# [Your goal]
Would you quote the material below from its first line through the line containing "far = 4000.0", exactly and with both ends included?

# [Data section]
<<<<
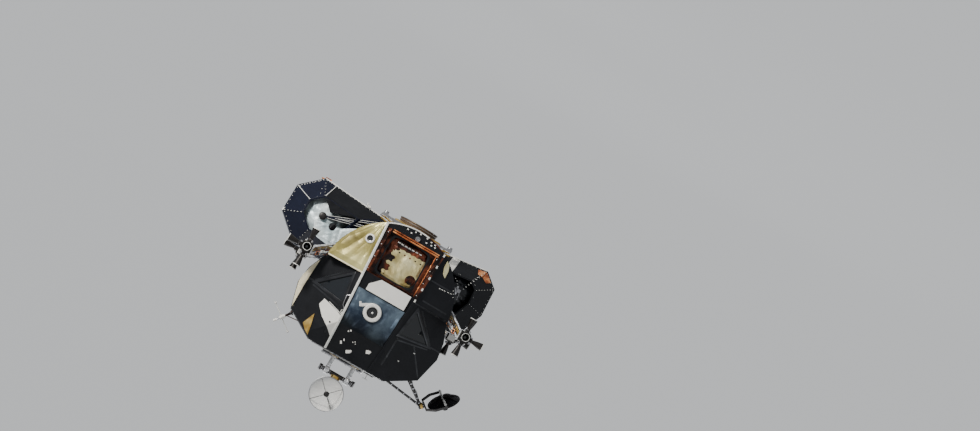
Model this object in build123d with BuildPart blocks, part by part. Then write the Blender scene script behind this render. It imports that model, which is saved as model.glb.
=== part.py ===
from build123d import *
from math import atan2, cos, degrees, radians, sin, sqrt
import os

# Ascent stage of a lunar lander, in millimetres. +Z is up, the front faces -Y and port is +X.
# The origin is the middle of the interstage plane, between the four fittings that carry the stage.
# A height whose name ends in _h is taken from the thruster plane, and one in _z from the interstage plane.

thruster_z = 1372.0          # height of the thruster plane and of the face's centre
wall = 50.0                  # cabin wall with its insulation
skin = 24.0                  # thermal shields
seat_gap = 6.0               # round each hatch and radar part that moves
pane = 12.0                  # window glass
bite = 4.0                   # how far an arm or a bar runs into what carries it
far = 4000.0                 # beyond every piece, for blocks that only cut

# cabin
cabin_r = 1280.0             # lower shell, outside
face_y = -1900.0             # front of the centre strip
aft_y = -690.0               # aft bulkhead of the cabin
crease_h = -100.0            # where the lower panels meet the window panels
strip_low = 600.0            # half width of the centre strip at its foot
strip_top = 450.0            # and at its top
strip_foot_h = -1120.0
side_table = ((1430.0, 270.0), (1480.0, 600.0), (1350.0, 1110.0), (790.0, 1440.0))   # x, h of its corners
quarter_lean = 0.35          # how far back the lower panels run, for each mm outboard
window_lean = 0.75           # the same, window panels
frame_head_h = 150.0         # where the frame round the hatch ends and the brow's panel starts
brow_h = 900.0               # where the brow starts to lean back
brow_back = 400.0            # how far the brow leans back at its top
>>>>
# [Result of the task]
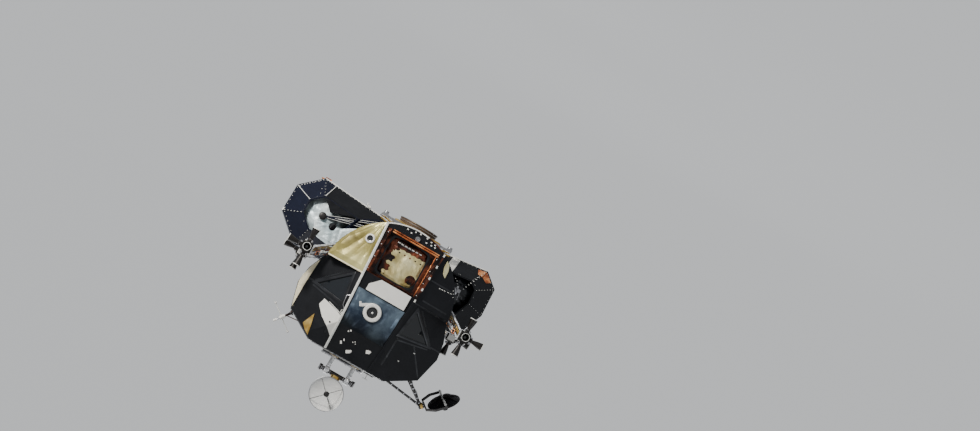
Model this object in build123d with BuildPart blocks, part by part. Then write the Blender scene script behind this render. It imports that model, which is saved as model.glb.
=== part.py ===
from build123d import *
from math import atan2, cos, degrees, radians, sin, sqrt
import os

# Ascent stage of a lunar lander, in millimetres. +Z is up, the front faces -Y and port is +X.
# The origin is the middle of the interstage plane, between the four fittings that carry the stage.
# A height whose name ends in _h is taken from the thruster plane, and one in _z from the interstage plane.

thruster_z = 1372.0          # height of the thruster plane and of the face's centre
wall = 50.0                  # cabin wall with its insulation
skin = 24.0                  # thermal shields
seat_gap = 6.0               # round each hatch and radar part that moves
pane = 12.0                  # window glass
bite = 4.0                   # how far an arm or a bar runs into what carries it
far = 4000.0                 # beyond every piece, for blocks that only cut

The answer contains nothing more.